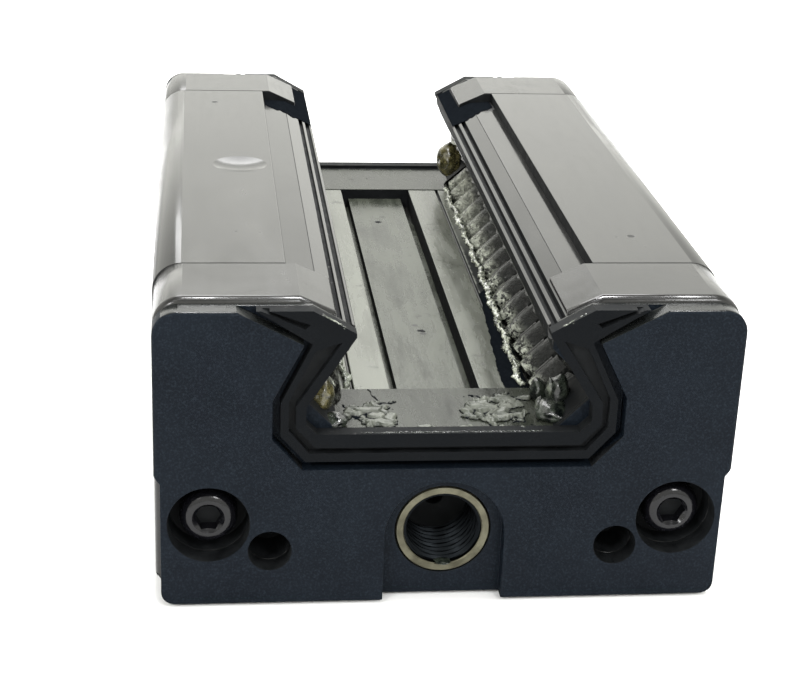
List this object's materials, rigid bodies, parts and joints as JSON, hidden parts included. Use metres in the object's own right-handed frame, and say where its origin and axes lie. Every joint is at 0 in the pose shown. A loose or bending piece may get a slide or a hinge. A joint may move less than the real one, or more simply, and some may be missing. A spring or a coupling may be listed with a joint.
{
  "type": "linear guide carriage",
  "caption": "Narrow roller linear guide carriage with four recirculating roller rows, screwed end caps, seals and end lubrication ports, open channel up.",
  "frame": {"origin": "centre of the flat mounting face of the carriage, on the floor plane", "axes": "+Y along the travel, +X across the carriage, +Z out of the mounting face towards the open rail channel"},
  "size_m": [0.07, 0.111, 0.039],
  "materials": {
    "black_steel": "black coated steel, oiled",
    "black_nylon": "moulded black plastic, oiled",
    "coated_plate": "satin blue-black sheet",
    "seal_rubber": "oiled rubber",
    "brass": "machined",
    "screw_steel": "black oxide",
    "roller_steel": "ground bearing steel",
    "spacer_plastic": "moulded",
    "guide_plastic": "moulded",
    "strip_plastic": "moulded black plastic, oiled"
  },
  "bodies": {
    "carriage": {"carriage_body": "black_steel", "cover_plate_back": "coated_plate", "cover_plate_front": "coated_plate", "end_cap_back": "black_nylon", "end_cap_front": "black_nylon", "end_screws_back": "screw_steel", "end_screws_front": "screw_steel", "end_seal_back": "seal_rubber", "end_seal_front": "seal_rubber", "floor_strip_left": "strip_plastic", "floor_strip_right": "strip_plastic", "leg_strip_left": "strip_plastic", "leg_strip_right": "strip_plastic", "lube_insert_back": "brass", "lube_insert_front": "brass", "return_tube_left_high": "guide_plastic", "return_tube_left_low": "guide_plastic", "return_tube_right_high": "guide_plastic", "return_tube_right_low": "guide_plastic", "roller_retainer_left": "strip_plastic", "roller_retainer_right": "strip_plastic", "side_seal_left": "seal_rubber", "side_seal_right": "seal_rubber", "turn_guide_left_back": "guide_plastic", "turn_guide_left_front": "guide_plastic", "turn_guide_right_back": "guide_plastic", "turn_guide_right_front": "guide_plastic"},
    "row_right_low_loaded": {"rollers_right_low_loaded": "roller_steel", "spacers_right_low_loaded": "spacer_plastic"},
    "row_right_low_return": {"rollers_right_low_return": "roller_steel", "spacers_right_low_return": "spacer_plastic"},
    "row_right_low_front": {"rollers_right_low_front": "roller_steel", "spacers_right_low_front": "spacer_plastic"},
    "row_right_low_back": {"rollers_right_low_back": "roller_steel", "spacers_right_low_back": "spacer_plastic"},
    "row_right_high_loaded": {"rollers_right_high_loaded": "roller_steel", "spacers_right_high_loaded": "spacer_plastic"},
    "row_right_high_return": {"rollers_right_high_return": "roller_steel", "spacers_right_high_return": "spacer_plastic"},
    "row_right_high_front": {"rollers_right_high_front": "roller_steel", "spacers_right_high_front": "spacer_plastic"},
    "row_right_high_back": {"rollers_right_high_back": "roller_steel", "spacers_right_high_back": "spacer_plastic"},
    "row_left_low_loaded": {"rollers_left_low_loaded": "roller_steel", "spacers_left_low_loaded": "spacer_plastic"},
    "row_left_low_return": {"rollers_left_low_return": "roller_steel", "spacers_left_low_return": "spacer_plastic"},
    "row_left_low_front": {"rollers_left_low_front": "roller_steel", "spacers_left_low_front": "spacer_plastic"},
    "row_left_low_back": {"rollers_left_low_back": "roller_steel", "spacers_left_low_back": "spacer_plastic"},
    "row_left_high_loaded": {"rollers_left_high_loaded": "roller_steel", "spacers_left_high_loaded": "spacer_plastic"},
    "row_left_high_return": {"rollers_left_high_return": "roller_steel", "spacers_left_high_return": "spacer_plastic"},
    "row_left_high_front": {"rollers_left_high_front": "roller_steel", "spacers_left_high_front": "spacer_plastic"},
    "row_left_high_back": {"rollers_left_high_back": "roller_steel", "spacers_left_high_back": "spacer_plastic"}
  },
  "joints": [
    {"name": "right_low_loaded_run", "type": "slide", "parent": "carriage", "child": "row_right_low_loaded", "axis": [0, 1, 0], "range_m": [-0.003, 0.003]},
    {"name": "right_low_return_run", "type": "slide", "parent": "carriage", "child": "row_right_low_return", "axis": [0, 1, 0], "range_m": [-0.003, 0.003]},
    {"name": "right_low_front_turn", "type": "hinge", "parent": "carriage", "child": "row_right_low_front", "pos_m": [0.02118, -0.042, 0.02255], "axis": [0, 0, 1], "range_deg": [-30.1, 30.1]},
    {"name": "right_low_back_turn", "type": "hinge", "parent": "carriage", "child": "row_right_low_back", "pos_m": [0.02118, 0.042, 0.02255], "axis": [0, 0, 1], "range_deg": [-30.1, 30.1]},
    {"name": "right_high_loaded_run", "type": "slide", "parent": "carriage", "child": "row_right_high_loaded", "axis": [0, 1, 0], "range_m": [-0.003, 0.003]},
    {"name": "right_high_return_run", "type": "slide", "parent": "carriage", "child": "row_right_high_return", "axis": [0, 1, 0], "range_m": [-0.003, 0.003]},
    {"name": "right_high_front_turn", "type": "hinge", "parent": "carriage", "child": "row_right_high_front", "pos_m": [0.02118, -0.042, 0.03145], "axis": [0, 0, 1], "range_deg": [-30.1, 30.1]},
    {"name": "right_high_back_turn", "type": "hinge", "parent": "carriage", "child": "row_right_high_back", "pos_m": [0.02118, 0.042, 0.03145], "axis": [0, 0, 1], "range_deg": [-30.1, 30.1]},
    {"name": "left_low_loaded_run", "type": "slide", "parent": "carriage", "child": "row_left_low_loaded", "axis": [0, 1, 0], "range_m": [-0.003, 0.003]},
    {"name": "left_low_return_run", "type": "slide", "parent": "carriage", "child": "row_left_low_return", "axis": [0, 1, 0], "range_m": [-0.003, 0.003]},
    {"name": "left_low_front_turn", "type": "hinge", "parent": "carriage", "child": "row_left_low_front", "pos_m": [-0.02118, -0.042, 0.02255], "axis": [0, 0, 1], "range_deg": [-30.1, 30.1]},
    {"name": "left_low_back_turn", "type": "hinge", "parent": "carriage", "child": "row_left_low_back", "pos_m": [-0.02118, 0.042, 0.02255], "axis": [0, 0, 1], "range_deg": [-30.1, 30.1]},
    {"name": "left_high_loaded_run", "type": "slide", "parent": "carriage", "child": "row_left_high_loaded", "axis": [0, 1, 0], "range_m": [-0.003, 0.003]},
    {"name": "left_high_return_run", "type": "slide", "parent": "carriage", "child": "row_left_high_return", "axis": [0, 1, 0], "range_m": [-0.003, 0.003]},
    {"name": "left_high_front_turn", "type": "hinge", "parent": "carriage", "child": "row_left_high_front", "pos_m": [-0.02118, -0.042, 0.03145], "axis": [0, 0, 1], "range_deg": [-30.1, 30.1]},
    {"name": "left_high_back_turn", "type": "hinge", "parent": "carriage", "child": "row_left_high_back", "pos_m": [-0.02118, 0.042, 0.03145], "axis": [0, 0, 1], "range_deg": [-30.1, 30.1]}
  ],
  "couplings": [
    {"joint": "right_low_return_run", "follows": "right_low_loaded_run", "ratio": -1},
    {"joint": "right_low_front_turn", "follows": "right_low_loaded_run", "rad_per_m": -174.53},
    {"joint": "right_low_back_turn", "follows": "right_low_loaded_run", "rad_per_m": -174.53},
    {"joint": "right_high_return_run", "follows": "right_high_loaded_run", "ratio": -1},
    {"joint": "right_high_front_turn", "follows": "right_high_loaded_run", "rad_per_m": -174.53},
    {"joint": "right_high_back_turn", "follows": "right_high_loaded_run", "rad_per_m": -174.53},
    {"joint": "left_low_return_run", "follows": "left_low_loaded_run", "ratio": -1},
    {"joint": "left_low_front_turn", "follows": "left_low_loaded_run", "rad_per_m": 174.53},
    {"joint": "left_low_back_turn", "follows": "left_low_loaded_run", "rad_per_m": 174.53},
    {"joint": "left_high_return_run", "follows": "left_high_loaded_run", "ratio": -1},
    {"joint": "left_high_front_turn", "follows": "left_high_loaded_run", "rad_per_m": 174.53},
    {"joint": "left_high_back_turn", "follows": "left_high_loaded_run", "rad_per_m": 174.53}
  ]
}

* * * * * * * * *

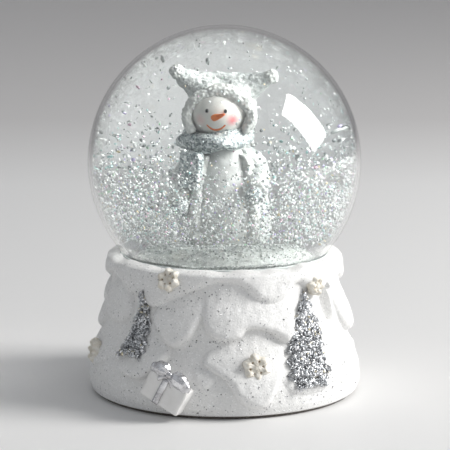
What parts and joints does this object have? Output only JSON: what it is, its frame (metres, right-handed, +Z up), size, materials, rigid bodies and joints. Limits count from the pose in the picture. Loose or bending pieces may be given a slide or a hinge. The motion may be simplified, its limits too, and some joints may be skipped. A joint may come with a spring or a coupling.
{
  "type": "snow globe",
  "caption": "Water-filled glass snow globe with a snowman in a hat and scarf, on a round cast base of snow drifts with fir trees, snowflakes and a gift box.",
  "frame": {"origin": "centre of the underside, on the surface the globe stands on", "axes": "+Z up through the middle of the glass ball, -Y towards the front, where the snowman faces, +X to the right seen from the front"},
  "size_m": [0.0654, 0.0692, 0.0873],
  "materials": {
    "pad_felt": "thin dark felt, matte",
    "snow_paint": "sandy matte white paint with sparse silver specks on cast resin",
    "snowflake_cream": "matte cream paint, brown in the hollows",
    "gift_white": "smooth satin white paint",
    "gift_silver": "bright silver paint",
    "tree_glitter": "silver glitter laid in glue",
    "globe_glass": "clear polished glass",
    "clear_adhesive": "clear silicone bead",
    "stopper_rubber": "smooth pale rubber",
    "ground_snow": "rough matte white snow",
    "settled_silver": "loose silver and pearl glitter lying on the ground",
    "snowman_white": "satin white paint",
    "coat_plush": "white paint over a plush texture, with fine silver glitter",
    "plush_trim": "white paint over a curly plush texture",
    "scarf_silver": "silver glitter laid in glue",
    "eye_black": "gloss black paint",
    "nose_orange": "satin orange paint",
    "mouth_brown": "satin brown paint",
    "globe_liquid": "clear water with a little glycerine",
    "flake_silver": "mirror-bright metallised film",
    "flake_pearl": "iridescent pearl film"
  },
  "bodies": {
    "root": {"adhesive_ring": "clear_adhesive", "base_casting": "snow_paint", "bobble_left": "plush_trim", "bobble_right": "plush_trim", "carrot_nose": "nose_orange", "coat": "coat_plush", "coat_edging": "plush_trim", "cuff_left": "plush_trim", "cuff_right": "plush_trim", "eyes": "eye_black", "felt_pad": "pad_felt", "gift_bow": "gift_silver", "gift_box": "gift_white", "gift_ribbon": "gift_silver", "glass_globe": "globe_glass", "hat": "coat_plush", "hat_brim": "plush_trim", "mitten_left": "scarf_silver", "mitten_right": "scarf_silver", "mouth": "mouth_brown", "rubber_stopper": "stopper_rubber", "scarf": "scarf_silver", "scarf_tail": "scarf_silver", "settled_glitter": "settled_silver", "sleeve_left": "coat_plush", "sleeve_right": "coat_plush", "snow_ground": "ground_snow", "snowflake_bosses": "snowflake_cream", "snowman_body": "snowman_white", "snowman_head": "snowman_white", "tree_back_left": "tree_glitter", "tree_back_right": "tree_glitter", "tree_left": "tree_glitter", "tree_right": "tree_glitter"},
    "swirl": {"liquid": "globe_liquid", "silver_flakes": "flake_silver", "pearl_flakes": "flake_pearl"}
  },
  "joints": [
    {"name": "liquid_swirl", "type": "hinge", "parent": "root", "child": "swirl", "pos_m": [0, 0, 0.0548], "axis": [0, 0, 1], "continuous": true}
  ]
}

* * * * * * * * *

Task to carry out: Say how many lines of the material contain the word "hinge", with no other text.

Solution to the problem: 11